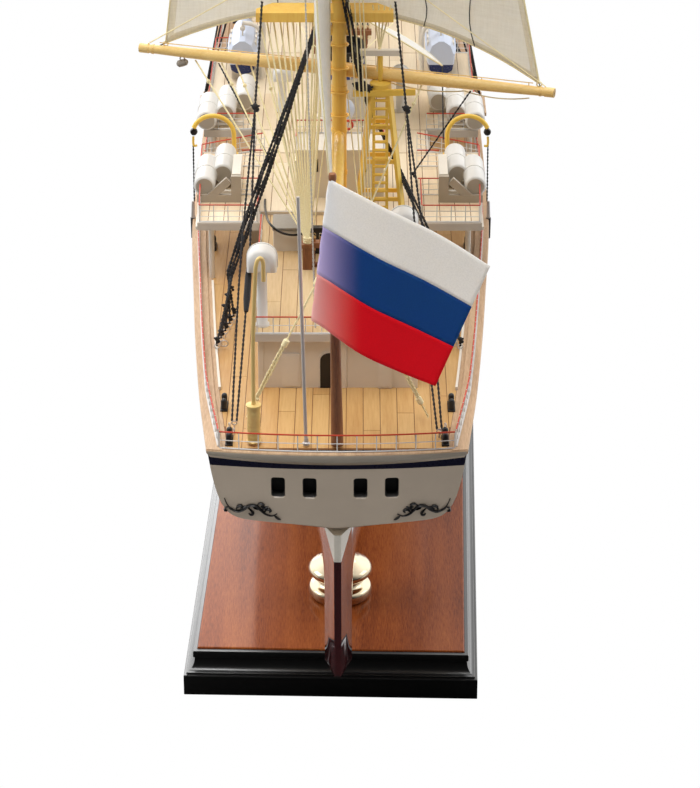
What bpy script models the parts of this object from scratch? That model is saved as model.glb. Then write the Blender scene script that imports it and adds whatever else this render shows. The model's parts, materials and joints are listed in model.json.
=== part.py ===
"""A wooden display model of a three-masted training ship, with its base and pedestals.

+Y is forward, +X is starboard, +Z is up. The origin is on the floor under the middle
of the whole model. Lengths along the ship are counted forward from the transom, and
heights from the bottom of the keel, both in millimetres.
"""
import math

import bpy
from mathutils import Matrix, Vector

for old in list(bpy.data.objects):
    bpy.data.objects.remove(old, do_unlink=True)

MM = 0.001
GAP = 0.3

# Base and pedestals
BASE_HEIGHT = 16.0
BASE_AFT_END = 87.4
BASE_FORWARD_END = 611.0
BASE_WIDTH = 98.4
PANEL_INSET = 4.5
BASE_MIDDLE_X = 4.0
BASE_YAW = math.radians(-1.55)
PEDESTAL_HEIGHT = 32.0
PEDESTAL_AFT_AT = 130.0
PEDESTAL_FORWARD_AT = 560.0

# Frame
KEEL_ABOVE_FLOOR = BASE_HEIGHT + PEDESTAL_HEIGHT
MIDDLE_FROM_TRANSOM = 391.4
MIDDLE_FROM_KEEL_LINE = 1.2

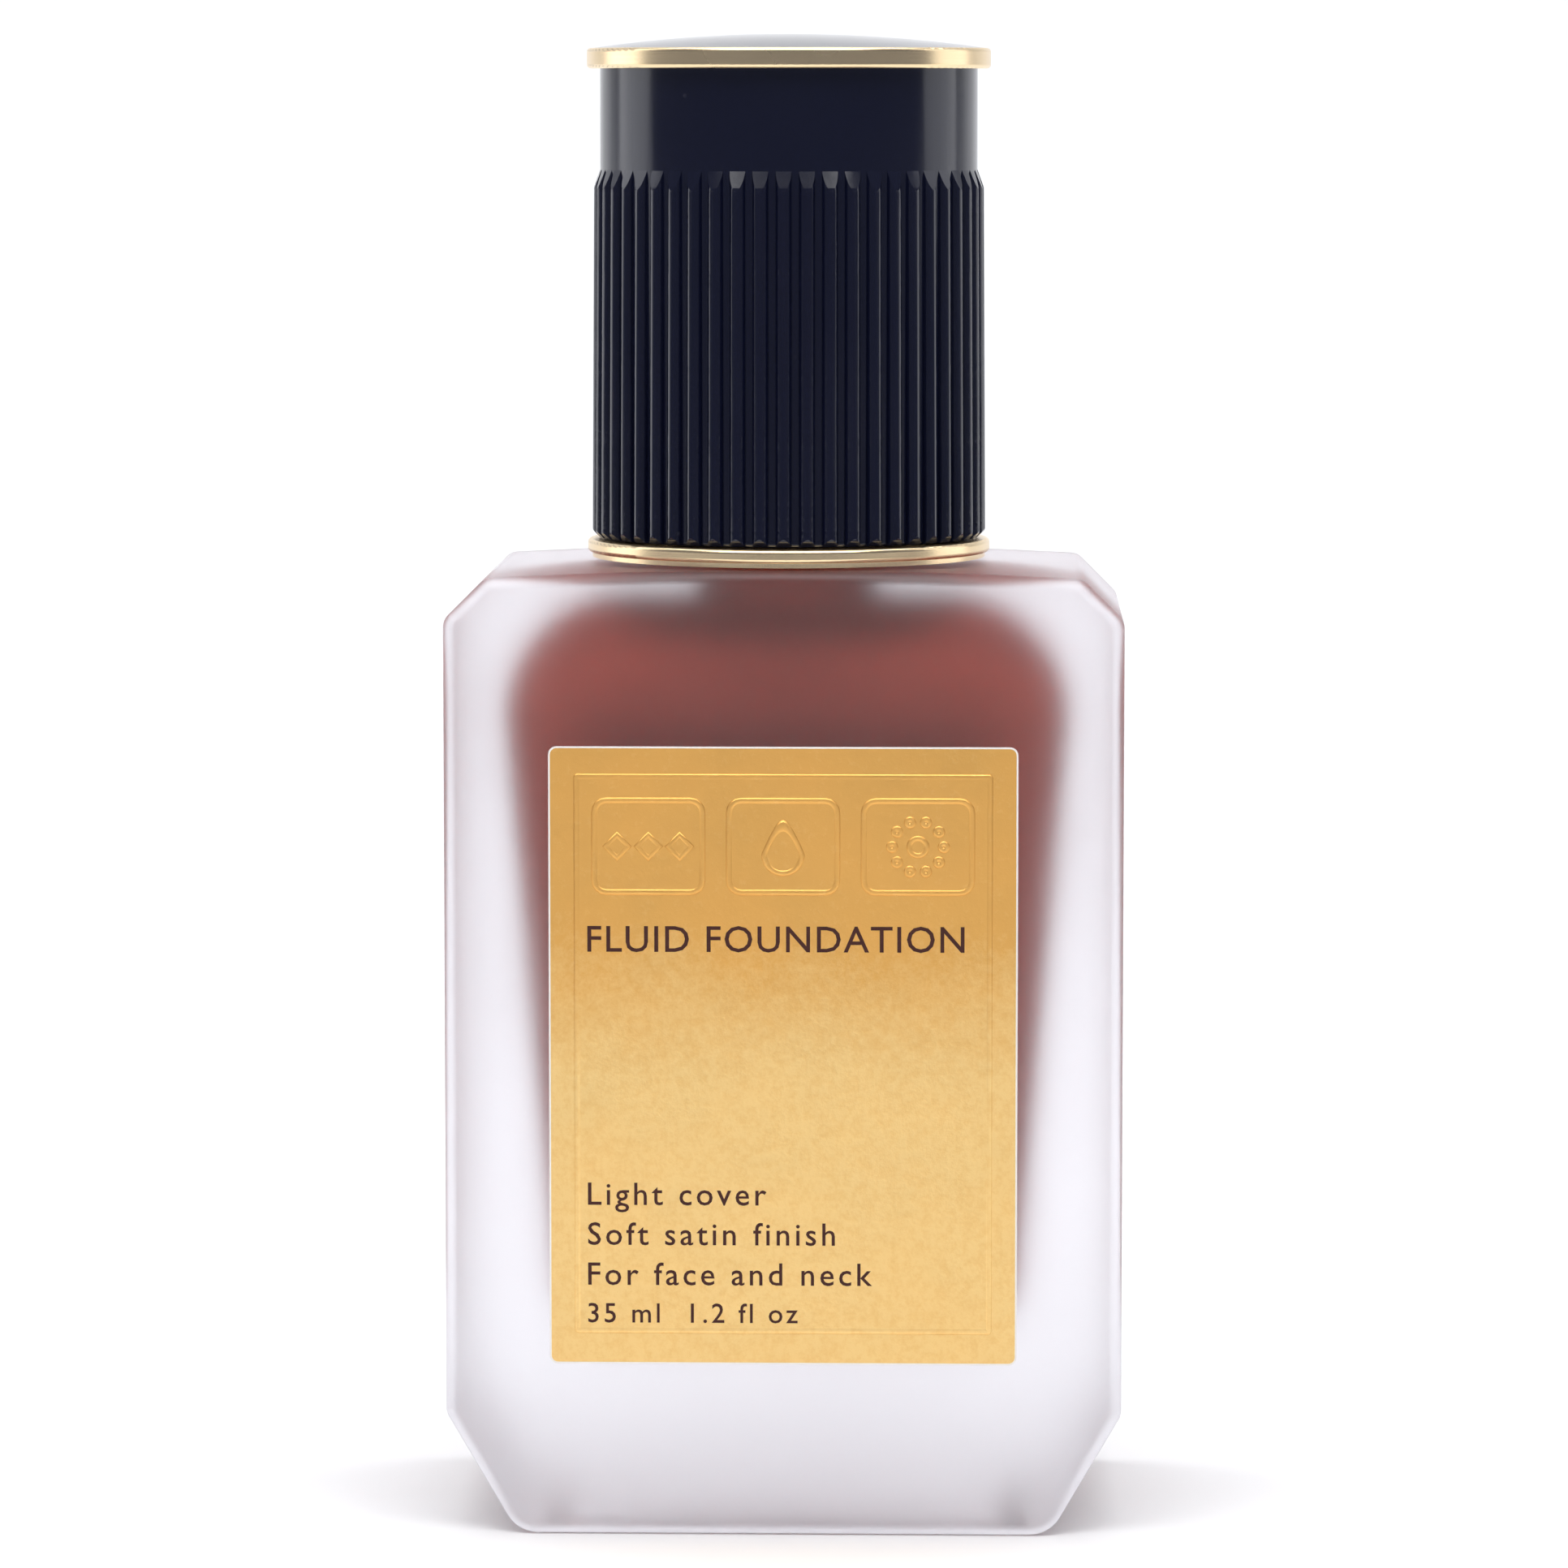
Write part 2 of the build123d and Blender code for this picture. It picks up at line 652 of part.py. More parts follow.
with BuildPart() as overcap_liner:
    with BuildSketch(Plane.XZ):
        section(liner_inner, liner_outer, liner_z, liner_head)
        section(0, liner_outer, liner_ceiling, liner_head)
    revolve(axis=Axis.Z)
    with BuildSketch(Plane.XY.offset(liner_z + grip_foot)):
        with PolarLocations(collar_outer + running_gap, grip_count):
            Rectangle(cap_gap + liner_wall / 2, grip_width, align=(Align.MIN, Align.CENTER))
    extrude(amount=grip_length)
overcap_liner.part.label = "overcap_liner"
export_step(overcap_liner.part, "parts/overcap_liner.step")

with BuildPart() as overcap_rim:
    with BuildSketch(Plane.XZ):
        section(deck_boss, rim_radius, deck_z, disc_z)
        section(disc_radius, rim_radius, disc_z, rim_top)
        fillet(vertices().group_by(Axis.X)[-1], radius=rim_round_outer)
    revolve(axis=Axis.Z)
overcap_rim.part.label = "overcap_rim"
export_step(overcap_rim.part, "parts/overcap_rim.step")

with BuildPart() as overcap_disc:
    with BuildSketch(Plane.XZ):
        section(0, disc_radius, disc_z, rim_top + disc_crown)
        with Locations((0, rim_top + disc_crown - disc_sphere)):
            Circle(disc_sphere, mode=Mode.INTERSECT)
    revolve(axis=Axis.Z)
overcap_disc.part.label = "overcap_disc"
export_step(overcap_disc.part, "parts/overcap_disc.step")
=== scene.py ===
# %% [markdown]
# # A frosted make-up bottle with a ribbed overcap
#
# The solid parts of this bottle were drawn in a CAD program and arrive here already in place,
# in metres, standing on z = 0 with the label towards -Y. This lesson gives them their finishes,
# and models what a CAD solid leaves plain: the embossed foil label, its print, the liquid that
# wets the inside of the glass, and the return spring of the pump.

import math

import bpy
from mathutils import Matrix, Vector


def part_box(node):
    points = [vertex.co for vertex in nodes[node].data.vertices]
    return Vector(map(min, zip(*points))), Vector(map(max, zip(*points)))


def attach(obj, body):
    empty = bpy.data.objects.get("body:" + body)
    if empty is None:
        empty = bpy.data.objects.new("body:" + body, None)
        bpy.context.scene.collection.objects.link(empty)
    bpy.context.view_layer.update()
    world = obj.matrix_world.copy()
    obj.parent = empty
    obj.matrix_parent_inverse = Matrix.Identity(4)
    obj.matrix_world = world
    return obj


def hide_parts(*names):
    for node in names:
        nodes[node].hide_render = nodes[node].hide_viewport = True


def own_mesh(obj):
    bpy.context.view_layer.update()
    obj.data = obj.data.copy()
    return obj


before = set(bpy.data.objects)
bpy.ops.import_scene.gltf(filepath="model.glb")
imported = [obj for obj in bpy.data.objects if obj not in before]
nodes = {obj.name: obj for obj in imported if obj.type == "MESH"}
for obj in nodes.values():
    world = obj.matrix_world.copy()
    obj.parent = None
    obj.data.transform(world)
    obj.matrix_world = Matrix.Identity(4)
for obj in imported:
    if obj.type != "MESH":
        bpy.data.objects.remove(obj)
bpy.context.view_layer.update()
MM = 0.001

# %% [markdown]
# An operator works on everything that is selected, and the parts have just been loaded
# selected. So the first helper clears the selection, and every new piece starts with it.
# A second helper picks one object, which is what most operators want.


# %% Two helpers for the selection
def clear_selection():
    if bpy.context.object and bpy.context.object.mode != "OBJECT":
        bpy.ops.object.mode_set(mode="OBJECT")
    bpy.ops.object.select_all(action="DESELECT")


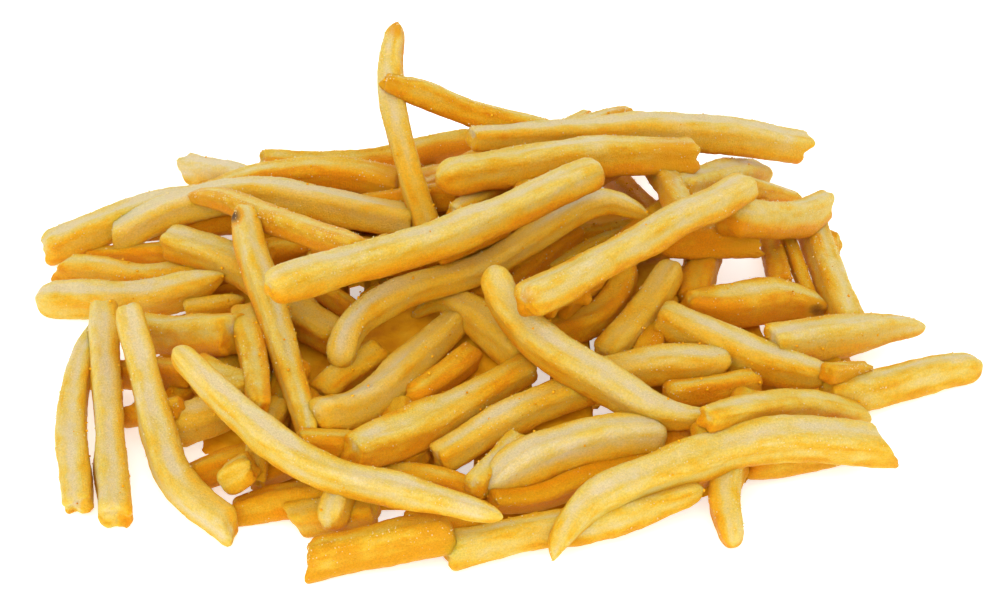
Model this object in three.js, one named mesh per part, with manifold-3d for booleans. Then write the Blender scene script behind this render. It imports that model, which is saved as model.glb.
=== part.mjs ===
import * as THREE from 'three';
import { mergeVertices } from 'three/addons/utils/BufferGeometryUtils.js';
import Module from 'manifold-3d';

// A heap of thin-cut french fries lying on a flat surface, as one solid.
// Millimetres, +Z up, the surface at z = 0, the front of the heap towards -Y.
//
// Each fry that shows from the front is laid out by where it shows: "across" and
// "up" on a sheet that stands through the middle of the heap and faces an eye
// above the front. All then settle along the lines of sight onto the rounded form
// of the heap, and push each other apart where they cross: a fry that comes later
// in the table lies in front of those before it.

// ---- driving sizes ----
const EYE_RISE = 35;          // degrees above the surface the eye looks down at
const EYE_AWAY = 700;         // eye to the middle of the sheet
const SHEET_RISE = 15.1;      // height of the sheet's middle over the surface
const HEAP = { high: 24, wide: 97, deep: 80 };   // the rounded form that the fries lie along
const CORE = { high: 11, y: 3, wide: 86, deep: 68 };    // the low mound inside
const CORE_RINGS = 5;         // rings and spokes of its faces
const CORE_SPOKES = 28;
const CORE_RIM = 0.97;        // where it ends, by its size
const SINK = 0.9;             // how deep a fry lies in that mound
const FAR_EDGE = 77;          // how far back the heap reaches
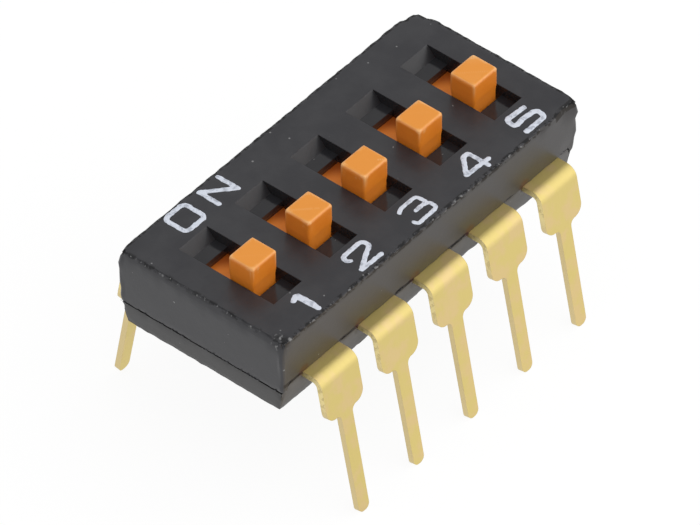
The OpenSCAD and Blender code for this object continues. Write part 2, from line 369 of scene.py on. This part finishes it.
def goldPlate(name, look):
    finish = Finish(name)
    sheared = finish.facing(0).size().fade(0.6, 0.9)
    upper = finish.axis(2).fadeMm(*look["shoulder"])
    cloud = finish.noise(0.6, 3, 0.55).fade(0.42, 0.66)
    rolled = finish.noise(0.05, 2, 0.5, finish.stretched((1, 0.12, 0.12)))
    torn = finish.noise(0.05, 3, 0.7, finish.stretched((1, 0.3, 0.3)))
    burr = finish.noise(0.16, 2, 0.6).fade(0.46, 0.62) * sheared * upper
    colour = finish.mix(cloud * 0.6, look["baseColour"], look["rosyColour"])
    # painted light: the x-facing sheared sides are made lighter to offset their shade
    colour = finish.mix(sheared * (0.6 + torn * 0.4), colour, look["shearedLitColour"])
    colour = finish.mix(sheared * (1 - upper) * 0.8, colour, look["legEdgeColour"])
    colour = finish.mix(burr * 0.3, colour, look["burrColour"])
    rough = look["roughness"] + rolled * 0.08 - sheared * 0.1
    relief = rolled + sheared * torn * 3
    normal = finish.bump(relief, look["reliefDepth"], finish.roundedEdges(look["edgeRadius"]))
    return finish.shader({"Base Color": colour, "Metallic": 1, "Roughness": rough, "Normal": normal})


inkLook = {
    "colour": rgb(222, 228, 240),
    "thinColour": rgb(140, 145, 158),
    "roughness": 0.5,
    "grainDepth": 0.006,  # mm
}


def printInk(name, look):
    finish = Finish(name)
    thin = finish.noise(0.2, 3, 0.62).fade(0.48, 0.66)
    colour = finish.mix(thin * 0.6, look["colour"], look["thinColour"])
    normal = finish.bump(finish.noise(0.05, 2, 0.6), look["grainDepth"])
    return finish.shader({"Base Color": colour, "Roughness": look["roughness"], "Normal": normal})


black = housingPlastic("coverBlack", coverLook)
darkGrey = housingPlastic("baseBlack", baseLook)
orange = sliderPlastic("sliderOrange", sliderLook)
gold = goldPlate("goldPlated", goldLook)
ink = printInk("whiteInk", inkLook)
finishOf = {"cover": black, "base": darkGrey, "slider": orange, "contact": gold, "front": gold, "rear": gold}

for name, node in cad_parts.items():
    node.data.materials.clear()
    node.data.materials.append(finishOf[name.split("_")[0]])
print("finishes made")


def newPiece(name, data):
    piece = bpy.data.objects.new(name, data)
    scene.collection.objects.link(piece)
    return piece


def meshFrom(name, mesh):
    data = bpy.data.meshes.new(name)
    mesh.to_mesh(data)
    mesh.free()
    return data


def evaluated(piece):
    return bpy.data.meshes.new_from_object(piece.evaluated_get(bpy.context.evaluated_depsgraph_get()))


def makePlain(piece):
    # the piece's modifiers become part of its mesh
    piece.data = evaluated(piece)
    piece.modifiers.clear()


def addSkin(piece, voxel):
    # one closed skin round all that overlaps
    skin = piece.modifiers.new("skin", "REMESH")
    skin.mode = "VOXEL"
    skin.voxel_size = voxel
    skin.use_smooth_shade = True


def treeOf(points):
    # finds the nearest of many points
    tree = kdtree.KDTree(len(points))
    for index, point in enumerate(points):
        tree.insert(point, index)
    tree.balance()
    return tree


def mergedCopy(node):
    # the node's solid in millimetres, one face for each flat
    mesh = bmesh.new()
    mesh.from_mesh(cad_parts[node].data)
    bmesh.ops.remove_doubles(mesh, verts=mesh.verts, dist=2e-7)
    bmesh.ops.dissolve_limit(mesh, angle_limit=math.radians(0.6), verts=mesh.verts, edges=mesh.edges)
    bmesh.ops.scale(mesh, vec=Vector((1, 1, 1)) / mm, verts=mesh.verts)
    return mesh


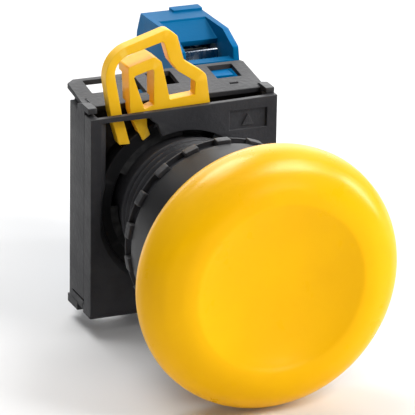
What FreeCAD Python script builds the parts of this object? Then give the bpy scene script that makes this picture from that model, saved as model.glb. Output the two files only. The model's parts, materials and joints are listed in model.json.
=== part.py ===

AIM OF THE TASK> The lines from the start of the entries above through the line containing "MIDDLE_FROM_KEEL_LINE = 1.2" are the ones to return, please; copy them exactly and include both ends.

IN RESPONSE>
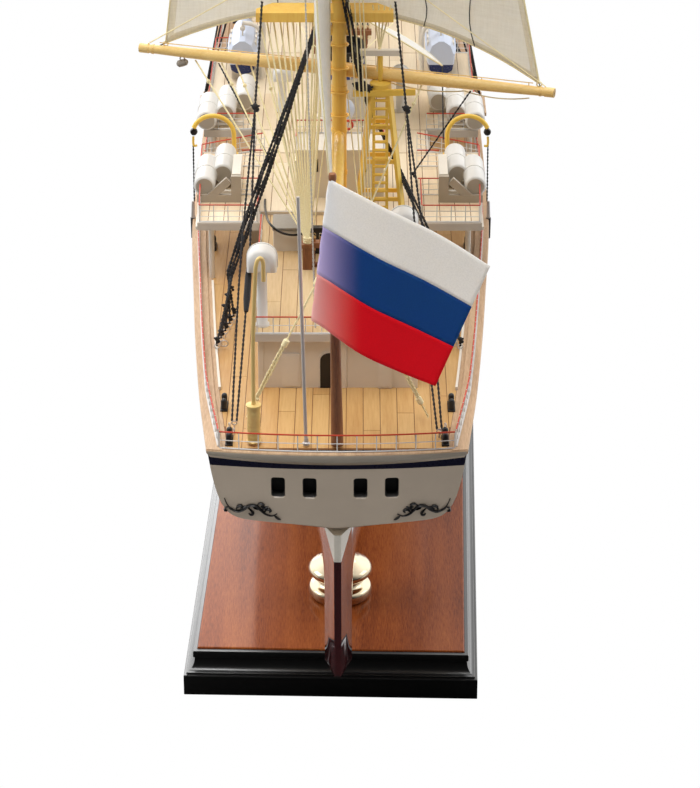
What bpy script models the parts of this object from scratch? That model is saved as model.glb. Then write the Blender scene script that imports it and adds whatever else this render shows. The model's parts, materials and joints are listed in model.json.
=== part.py ===
"""A wooden display model of a three-masted training ship, with its base and pedestals.

+Y is forward, +X is starboard, +Z is up. The origin is on the floor under the middle
of the whole model. Lengths along the ship are counted forward from the transom, and
heights from the bottom of the keel, both in millimetres.
"""
import math

import bpy
from mathutils import Matrix, Vector

for old in list(bpy.data.objects):
    bpy.data.objects.remove(old, do_unlink=True)

MM = 0.001
GAP = 0.3

# Base and pedestals
BASE_HEIGHT = 16.0
BASE_AFT_END = 87.4
BASE_FORWARD_END = 611.0
BASE_WIDTH = 98.4
PANEL_INSET = 4.5
BASE_MIDDLE_X = 4.0
BASE_YAW = math.radians(-1.55)
PEDESTAL_HEIGHT = 32.0
PEDESTAL_AFT_AT = 130.0
PEDESTAL_FORWARD_AT = 560.0

# Frame
KEEL_ABOVE_FLOOR = BASE_HEIGHT + PEDESTAL_HEIGHT
MIDDLE_FROM_TRANSOM = 391.4
MIDDLE_FROM_KEEL_LINE = 1.2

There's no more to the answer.